The first half tries to venture into a kind of screwball-mind games zone that Hindi cinema normally doesn’t touch with a bargepole; and it holds rather well. Two eccentric individuals, a dubbing artiste and wannabe actor — Bobby (Kangana Ranaut) and Keshav (Rajkummar Rao) — are thrown together and then a freak death follows. All the characters around the two: from Bobby’s sex-deprived boyfriend to the investigating cops, are also kooky to the core.

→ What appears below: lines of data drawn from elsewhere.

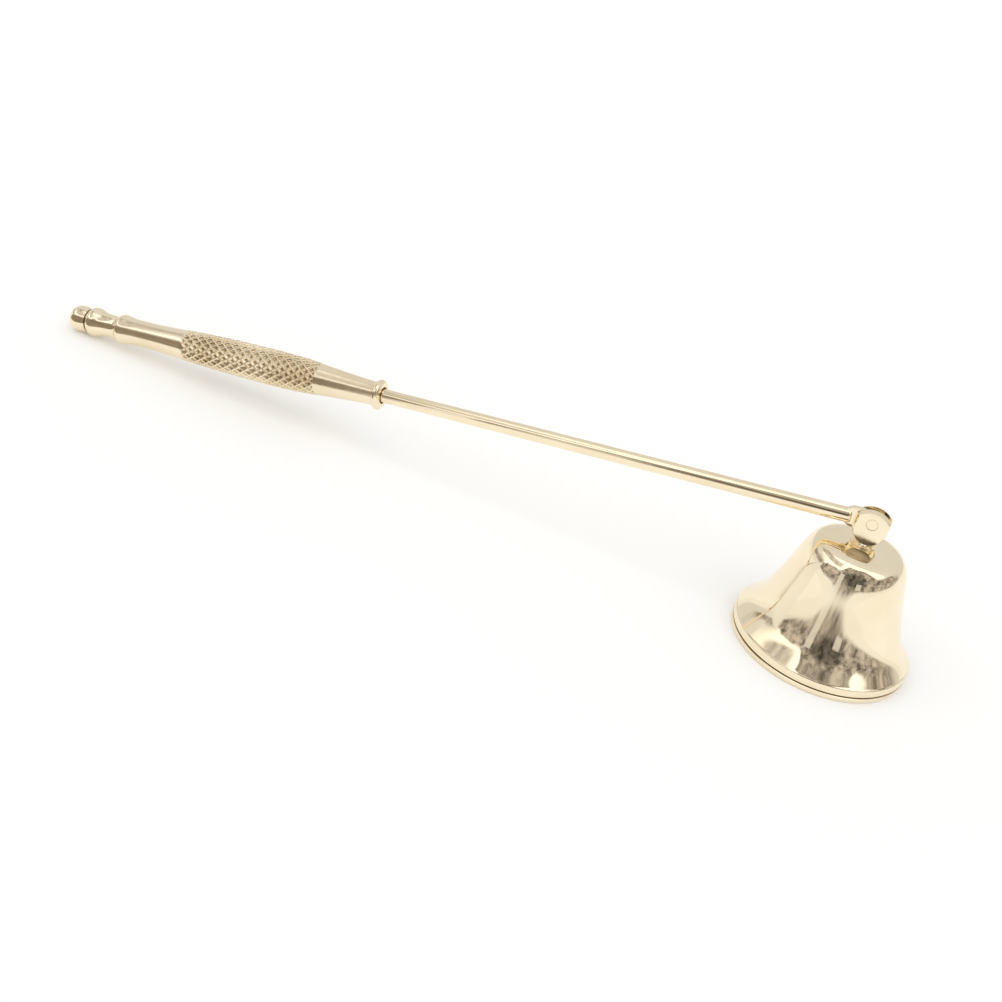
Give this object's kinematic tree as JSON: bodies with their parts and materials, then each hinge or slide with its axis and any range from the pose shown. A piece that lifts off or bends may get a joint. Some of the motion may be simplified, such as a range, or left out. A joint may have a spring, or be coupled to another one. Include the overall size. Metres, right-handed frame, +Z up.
{
  "type": "candle snuffer",
  "caption": "Bell-shaped candle snuffer: a small polished bell swings on a hinge at the end of a slender rod with a turned, knurled handle.",
  "frame": {"origin": "on the table, at the centre of the floor rectangle that the snuffer covers when it stands on its bell", "axes": "+X along the stick towards the bell, +Z up, +Y along the hinge rivet"},
  "size_m": [0.2336, 0.042, 0.0378],
  "materials": {
    "polished_gold": "polished",
    "satin_gold": "satin",
    "fixing_steel": "bright zinc"
  },
  "bodies": {
    "stick": {"stem": "polished_gold", "handle_collar": "polished_gold", "handle_grip": "satin_gold", "handle_tail": "polished_gold"},
    "bell_head": {"bell": "polished_gold", "bell_post": "polished_gold", "hinge_rivet": "polished_gold", "post_washer": "fixing_steel", "post_spring_washer": "fixing_steel", "post_nut": "fixing_steel"}
  },
  "joints": [
    {"name": "bell_swing", "type": "hinge", "parent": "stick", "child": "bell_head", "pos_m": [0.09579, 0, 0.0348], "axis": [0, 1, 0], "range_deg": [-216, 19]}
  ]
}
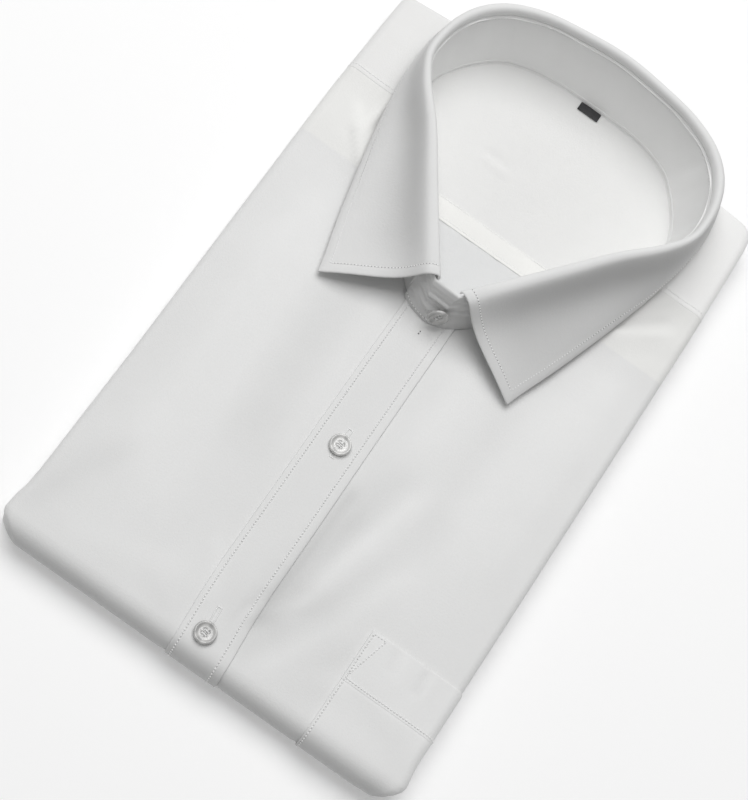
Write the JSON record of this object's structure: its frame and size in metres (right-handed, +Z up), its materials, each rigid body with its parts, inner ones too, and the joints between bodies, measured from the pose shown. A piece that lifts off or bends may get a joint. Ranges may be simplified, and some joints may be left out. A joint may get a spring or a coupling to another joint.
{
  "type": "folded dress shirt",
  "caption": "Dress shirt folded flat with its front up, a buttoned placket, a chest pocket and a spread collar that stands open.",
  "frame": {"origin": "centre of the footprint, on the surface that the shirt lies on", "axes": "+X towards the wearer's left side, which has the pocket; +Y from the bottom fold to the collar; +Z up from the surface"},
  "size_m": [0.2376, 0.4076, 0.0645],
  "materials": {
    "cotton_poplin": "matt white poplin",
    "inner_cotton": "matt white poplin, inner side",
    "label_satin": "black woven satin",
    "pearl": "glossy pearl white"
  },
  "bodies": {
    "root": {"front_left": "cotton_poplin", "front_right": "cotton_poplin", "placket": "cotton_poplin", "pocket_band": "cotton_poplin", "pocket": "cotton_poplin", "yoke": "cotton_poplin", "collar_stand": "cotton_poplin", "collar_fall": "cotton_poplin", "yoke_lining": "inner_cotton", "back": "inner_cotton", "folded_layers": "inner_cotton", "label": "label_satin", "button_2": "pearl", "button_3": "pearl", "button_collar": "pearl"}
  },
  "joints": []
}
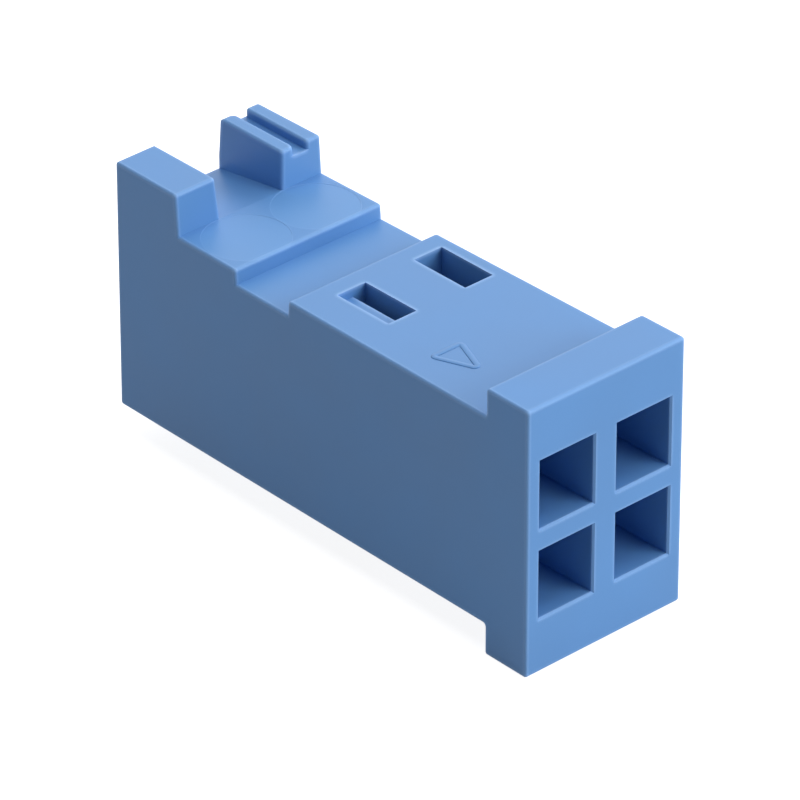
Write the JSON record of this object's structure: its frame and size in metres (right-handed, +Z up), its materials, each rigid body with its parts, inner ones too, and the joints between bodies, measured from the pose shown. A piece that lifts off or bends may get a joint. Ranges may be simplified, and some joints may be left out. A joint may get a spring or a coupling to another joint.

Whimsy gets thrown in with the merging of the real and the reel, a black cat called Panauti (purveyor of bad luck) and use of devices like a flying cockroach (which is computer-generated, we are informed right at the start of the film, lest someone cries cruelty to insects) and that boy at the turn of the road standing with fortune cookie messages for Bobby. Are they a creation of her mind? What is real and what is delusional? Is Keshav hiding something? Who is manipulating whom? What to make of Bobby’s Norman Bates-like voyeuristic ways? And the violent stories she tells that end with practical messages like “wear your seatbelt”? So far, good fun.
- Director: Prakash Kovelamudi
- Starring: Kangana Ranaut, Rajkummar Rao, Brijendra Kala, Satish Kaushik
- Run time: 121.01
- Storyline: What happens when two eccentric individuals are thrown together? With a freak death in between. Do sparks fly?
Both Ranaut and Rao are perfectly fine-tuned to their characters and to each other. A dash of poignancy adds to the demons in Bobby’s head and, in turn, Ranaut’s rendition of her troubled mind; something that could have lapsed into a stereotype in the hands of a lesser actor.
In the second half, things steadily collapse and film becomes a confused mess. A protracted reinterpretation of Ramayana as a play, and issues of male toxicity and domestic violence get hammered in, when they are amply evident. Then there are the surreal characters and devices that alienate, rather than engage. There is a wisp of an interesting relationship developing between Bobby and the Ramayana play director played by Jimmy Shergill, but it gets a short shrift. Some moments turn out unintentionally laughable, and it all ends in a totally convenient and clumsy reveal that we anyhow saw coming.
Eventually, Judgementall... turns out to be Ranaut’s assertion that she is much misunderstood, but will live the way she wants to — “Apne hisse ka jeena” (Your own slice of life and way of living) — as an individual, and an actor. But it could well mean more for a few of us. With the kind of irrationality and lack of logic we anyhow see in the world around, perhaps it’s those branded mad by the supposedly sane, who should take over. I came back with that in my head.